[Data lines]:
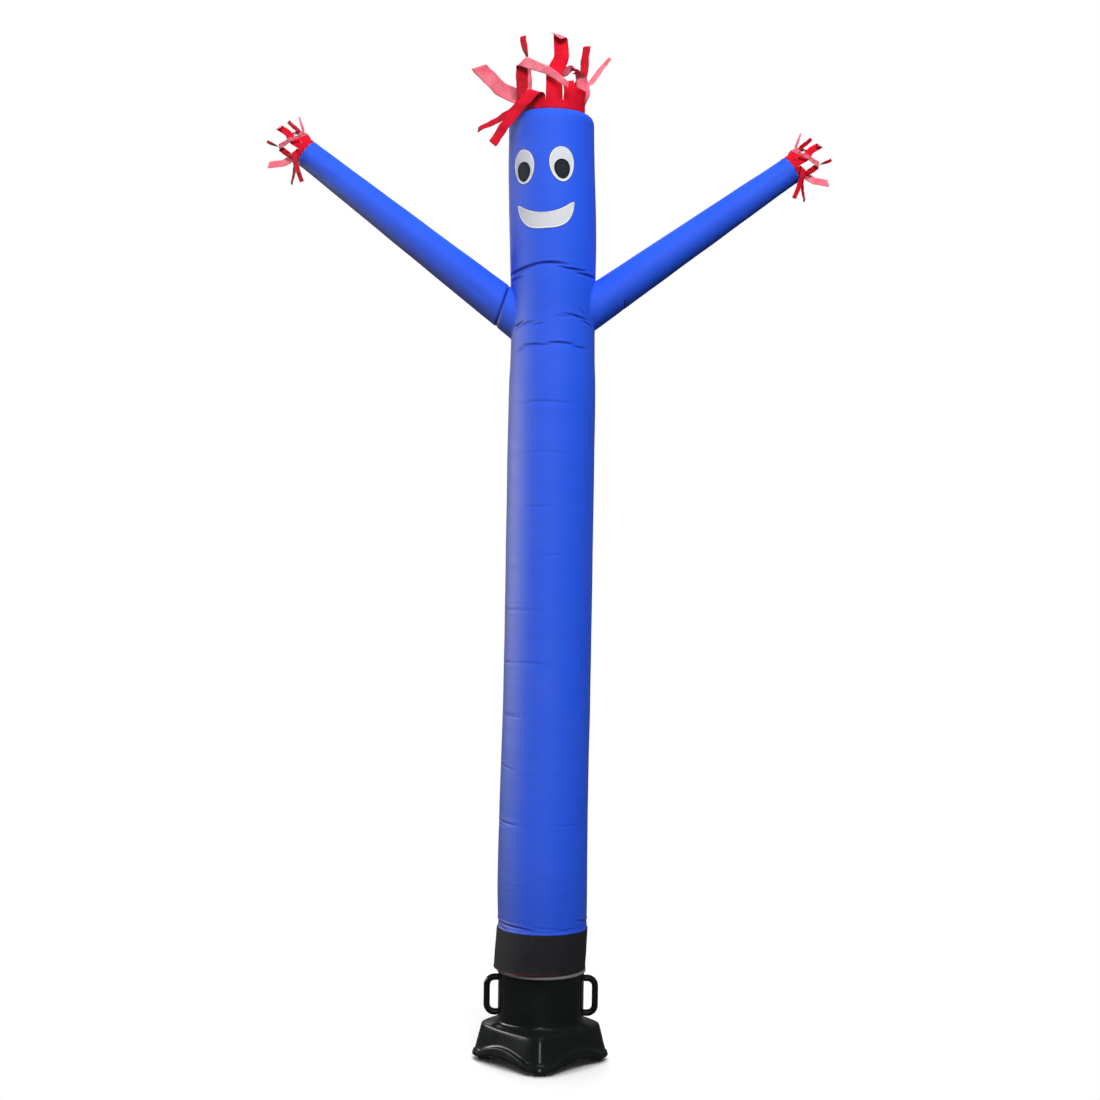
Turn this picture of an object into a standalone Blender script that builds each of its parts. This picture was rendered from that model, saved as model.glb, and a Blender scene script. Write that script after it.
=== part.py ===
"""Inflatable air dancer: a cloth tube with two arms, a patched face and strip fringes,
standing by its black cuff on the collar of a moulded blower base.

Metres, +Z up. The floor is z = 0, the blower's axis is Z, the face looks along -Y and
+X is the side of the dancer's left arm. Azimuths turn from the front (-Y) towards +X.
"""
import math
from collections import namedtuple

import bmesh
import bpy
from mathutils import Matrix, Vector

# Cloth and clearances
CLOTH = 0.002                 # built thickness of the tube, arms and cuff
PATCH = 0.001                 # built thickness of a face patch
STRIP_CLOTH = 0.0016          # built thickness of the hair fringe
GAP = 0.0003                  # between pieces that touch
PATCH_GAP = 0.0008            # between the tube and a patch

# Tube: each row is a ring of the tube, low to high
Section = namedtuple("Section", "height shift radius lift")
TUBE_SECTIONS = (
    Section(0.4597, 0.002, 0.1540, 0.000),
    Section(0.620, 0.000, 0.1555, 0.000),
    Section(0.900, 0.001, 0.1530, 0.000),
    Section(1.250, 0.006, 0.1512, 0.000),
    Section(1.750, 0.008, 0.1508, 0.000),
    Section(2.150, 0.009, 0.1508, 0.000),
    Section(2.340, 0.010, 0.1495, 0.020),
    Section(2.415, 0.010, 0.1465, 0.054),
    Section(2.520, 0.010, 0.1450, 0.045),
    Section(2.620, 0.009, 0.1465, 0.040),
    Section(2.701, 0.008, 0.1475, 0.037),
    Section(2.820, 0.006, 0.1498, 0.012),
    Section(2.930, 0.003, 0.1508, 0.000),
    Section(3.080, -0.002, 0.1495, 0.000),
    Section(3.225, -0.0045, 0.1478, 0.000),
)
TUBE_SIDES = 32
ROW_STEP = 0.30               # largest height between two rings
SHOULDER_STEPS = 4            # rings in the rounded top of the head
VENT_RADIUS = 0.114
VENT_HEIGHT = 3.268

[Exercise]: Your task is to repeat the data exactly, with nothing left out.

[Output below]:
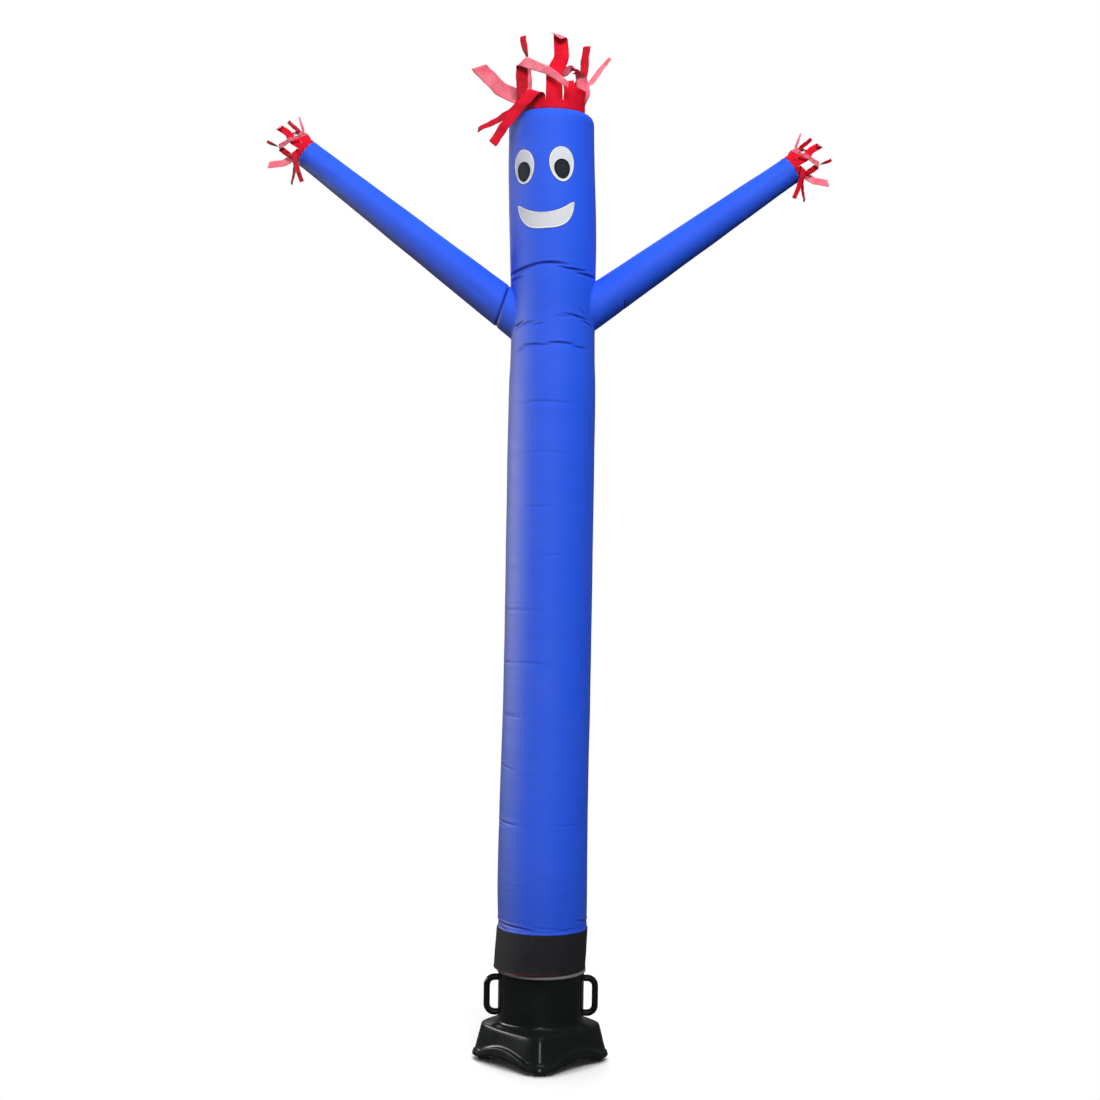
Turn this picture of an object into a standalone Blender script that builds each of its parts. This picture was rendered from that model, saved as model.glb, and a Blender scene script. Write that script after it.
=== part.py ===
"""Inflatable air dancer: a cloth tube with two arms, a patched face and strip fringes,
standing by its black cuff on the collar of a moulded blower base.

Metres, +Z up. The floor is z = 0, the blower's axis is Z, the face looks along -Y and
+X is the side of the dancer's left arm. Azimuths turn from the front (-Y) towards +X.
"""
import math
from collections import namedtuple

import bmesh
import bpy
from mathutils import Matrix, Vector

# Cloth and clearances
CLOTH = 0.002                 # built thickness of the tube, arms and cuff
PATCH = 0.001                 # built thickness of a face patch
STRIP_CLOTH = 0.0016          # built thickness of the hair fringe
GAP = 0.0003                  # between pieces that touch
PATCH_GAP = 0.0008            # between the tube and a patch

# Tube: each row is a ring of the tube, low to high
Section = namedtuple("Section", "height shift radius lift")
TUBE_SECTIONS = (
    Section(0.4597, 0.002, 0.1540, 0.000),
    Section(0.620, 0.000, 0.1555, 0.000),
    Section(0.900, 0.001, 0.1530, 0.000),
    Section(1.250, 0.006, 0.1512, 0.000),
    Section(1.750, 0.008, 0.1508, 0.000),
    Section(2.150, 0.009, 0.1508, 0.000),
    Section(2.340, 0.010, 0.1495, 0.020),
    Section(2.415, 0.010, 0.1465, 0.054),
    Section(2.520, 0.010, 0.1450, 0.045),
    Section(2.620, 0.009, 0.1465, 0.040),
    Section(2.701, 0.008, 0.1475, 0.037),
    Section(2.820, 0.006, 0.1498, 0.012),
    Section(2.930, 0.003, 0.1508, 0.000),
    Section(3.080, -0.002, 0.1495, 0.000),
    Section(3.225, -0.0045, 0.1478, 0.000),
)
TUBE_SIDES = 32
ROW_STEP = 0.30               # largest height between two rings
SHOULDER_STEPS = 4            # rings in the rounded top of the head
VENT_RADIUS = 0.114
VENT_HEIGHT = 3.268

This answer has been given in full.